3. Praticar a bondade pode comover o coração de quem não está acostumada a vê-la (e, portanto, não está acostumado a praticá-la)
" Suponho que às vezes passavam fome, especialmente os dois jovens, que não deixavam de alimentar o velho quando nada tinham para si mesmos. Essa
demonstração de bondade comoveu-me a fundo. Eu habituara-me a furtar, durante a noite, uma parte de suas escassas provisões, para meu sustento, mas quando verifiquei que esse procedimento causava dano àquelas pessoas, deixei de fazê-lo e passei a satisfazer-me com frutas frescas, nozes e raízes, que ia colher em um bosque próximo.”
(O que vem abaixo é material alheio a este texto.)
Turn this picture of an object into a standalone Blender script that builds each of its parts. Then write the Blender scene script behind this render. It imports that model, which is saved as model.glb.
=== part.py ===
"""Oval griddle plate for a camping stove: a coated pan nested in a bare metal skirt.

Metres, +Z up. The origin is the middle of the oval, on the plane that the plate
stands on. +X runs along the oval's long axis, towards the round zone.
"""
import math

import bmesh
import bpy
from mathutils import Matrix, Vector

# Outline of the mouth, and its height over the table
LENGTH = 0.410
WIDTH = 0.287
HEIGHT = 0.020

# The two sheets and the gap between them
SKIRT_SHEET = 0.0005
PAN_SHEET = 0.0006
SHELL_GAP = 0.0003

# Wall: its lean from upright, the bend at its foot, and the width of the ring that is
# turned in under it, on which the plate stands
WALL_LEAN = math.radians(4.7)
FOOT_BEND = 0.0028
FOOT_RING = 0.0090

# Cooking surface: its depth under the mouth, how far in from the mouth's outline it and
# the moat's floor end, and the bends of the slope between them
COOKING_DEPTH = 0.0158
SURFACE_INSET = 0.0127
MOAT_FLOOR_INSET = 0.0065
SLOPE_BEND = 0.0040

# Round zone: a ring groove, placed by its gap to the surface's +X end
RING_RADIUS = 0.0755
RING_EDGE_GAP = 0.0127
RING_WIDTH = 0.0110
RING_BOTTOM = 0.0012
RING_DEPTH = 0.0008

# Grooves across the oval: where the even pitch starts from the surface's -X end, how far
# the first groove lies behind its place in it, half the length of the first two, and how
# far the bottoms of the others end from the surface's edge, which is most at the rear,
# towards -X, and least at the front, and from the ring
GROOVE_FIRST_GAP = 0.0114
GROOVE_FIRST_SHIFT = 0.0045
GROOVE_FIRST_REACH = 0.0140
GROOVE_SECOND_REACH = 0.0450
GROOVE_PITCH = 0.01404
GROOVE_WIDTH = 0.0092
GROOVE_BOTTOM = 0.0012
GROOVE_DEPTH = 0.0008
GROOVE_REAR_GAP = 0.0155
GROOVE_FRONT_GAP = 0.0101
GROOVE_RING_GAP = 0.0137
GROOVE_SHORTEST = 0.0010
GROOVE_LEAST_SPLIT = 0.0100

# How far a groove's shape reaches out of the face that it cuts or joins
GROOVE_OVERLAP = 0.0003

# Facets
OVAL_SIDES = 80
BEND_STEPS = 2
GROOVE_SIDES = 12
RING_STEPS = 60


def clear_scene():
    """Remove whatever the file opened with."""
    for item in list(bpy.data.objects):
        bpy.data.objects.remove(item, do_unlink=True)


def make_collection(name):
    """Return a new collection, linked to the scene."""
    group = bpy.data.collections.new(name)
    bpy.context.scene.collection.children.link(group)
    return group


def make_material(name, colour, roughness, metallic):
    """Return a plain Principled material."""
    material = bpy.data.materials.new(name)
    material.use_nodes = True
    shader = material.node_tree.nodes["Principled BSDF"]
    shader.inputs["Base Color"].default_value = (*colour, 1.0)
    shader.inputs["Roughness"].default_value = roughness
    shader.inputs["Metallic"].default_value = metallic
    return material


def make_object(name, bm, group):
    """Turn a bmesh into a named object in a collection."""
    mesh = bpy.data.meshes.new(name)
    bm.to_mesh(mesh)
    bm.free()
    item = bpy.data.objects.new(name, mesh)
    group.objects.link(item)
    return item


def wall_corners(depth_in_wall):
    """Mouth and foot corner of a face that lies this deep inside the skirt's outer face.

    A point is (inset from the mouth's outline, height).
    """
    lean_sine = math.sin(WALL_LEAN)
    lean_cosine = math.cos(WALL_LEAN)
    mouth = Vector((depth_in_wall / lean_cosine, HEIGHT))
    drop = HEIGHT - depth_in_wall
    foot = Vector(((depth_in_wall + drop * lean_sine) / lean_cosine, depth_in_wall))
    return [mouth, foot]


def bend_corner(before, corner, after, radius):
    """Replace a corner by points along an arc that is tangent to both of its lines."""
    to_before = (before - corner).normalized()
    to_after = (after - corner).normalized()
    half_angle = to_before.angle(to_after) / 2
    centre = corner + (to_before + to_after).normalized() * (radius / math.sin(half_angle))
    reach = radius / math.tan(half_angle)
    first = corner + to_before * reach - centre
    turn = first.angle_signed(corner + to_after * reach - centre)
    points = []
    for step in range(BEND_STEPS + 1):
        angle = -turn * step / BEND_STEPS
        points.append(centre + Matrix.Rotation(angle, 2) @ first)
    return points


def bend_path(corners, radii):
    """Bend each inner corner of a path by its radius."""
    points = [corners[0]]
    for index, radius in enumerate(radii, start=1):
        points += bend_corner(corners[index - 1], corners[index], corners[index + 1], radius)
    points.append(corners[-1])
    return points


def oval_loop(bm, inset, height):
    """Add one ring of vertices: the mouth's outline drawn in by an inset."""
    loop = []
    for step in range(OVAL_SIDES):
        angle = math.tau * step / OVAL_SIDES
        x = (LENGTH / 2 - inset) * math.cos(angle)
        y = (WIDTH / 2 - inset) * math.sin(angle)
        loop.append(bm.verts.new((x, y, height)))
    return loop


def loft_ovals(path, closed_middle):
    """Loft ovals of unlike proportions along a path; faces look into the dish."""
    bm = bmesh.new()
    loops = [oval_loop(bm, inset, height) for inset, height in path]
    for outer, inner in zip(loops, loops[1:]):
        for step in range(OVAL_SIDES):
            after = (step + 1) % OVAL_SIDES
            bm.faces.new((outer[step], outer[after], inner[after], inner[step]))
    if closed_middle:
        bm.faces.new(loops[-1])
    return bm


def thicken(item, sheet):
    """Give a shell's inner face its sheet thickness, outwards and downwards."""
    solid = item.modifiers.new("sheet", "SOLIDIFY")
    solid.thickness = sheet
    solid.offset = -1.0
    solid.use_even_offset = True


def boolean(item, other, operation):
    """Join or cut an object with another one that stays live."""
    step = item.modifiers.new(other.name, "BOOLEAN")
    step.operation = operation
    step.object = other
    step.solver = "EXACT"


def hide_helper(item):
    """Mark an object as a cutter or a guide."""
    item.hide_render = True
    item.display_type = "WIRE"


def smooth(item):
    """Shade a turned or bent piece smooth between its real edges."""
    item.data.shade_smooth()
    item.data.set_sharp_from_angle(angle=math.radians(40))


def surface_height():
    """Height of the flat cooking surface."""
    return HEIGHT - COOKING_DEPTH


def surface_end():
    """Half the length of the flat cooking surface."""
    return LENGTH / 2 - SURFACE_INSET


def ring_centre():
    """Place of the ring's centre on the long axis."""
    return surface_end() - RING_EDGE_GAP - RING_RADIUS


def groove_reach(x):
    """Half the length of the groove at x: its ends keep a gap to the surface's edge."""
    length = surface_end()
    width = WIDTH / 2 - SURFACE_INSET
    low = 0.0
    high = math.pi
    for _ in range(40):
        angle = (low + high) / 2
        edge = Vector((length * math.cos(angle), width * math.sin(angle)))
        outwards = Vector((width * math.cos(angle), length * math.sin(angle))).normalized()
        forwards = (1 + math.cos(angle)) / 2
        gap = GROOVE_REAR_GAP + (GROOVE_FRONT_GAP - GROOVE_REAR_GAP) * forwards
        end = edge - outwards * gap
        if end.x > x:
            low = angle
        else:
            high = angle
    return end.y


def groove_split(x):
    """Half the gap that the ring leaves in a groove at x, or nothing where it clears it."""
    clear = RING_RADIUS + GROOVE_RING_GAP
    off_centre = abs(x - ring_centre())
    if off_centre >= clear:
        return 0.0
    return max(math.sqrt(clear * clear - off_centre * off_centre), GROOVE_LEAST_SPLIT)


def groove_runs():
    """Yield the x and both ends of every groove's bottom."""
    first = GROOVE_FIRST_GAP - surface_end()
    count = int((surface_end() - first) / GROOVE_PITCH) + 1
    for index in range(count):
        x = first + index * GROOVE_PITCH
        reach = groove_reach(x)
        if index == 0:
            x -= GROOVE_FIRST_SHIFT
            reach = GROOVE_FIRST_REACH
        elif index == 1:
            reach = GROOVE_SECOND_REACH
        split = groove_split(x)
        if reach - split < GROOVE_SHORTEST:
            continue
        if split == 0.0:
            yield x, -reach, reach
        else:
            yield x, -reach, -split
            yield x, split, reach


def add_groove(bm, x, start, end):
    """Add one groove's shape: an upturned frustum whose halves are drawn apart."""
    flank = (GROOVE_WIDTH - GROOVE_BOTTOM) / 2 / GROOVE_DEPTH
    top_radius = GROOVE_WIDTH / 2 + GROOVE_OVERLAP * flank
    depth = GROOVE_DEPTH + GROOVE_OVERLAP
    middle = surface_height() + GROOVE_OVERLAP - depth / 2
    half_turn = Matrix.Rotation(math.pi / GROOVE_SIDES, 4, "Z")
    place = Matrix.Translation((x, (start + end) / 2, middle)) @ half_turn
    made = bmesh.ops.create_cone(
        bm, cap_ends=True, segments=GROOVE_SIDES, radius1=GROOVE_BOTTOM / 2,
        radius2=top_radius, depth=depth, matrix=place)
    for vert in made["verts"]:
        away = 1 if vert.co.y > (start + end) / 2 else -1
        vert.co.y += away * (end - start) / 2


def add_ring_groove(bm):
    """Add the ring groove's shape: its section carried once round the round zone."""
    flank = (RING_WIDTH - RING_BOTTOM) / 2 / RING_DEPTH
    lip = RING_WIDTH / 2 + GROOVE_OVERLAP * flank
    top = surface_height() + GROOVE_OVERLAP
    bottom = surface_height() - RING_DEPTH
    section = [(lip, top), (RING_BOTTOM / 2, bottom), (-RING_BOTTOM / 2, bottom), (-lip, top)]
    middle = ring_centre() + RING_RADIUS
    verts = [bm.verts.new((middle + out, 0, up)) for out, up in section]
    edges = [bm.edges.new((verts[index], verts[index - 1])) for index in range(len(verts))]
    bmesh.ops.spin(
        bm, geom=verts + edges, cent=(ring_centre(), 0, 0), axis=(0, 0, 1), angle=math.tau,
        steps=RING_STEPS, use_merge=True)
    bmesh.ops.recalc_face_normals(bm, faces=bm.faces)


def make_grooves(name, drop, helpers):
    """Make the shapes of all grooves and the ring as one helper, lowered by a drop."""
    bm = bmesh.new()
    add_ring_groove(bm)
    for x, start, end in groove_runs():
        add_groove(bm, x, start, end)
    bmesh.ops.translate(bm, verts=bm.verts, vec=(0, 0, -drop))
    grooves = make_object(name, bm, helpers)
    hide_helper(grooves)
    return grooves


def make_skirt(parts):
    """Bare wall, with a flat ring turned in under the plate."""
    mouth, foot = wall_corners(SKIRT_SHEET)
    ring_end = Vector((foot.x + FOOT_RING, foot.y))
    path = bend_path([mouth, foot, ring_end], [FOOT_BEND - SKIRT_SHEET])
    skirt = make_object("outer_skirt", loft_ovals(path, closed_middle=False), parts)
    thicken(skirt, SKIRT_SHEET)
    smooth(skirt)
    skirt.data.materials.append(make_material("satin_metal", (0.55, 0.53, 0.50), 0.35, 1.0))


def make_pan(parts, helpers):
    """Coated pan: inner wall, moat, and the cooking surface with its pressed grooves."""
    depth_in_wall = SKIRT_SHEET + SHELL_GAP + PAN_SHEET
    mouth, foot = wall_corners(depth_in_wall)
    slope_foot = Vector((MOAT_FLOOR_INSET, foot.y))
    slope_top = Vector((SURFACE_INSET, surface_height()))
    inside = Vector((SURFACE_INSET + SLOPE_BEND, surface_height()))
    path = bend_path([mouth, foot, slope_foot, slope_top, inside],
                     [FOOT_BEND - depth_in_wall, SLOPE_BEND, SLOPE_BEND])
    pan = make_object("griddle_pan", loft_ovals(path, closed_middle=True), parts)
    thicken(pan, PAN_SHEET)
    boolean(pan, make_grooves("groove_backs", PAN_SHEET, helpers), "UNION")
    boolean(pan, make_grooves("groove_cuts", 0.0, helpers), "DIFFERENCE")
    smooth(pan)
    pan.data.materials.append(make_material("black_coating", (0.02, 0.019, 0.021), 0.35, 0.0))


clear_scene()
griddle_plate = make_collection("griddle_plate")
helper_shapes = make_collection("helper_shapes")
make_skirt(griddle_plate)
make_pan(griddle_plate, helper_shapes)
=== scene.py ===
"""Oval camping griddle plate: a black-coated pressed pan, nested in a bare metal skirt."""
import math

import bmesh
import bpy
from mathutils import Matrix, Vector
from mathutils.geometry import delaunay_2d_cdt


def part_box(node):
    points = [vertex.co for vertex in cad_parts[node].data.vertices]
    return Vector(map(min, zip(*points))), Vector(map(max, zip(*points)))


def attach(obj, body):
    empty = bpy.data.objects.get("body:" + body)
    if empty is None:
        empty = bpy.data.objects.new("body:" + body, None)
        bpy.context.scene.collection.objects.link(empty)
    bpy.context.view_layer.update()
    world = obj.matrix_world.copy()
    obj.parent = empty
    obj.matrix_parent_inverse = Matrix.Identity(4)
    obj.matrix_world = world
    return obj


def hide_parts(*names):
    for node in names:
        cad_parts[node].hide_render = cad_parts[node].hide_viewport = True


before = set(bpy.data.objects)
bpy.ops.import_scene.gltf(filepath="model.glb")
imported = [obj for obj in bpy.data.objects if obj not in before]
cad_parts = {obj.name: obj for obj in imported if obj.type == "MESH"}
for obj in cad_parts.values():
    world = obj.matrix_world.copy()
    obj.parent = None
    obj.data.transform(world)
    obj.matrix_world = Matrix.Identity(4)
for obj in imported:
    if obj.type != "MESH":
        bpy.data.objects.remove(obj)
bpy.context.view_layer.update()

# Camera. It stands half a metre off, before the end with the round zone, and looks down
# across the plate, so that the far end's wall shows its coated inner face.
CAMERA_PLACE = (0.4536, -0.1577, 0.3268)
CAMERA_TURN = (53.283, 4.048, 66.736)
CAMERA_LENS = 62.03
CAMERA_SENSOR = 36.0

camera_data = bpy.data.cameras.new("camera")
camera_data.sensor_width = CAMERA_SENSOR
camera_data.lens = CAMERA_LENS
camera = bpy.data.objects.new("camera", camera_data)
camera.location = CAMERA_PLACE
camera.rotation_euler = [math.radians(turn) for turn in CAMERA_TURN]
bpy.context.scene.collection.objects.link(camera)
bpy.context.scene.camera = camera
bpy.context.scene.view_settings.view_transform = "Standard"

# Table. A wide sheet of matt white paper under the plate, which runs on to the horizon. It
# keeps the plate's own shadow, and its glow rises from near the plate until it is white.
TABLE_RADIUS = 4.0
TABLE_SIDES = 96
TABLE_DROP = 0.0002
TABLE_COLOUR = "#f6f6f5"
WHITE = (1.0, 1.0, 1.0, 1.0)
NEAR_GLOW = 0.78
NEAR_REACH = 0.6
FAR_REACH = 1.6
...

4. A alegria pode nos tornar mais belos – e mais humanos
"Félix, ao vê-la, foi tomado de arrebatada alegria, desaparecendo-lhe instantaneamente todos os traços de tristeza. Seus olhos cintilavam, as faces se afoguearam e, naquele momento, achei-o tão belo quanto a forasteira.”
E, além do que consta nessa lista, de fato inspirei-me ao ver que Mary Shelley, uma menina mais jovem do que eu, foi capaz de escrever um livro tão inteligente e profundo, cheio de camadas a serem investigadas. Com certeza, tentarei voltar a escrever com certa frequência, inspirando-me nela e em outros clássicos. O Laboratório de Humanidades foi de fato muito positivo para mim, uma aluna da área da saúde que já sonhou um dia em ser escritora, e que estava há um tempo afastada de sua paixão pela literatura.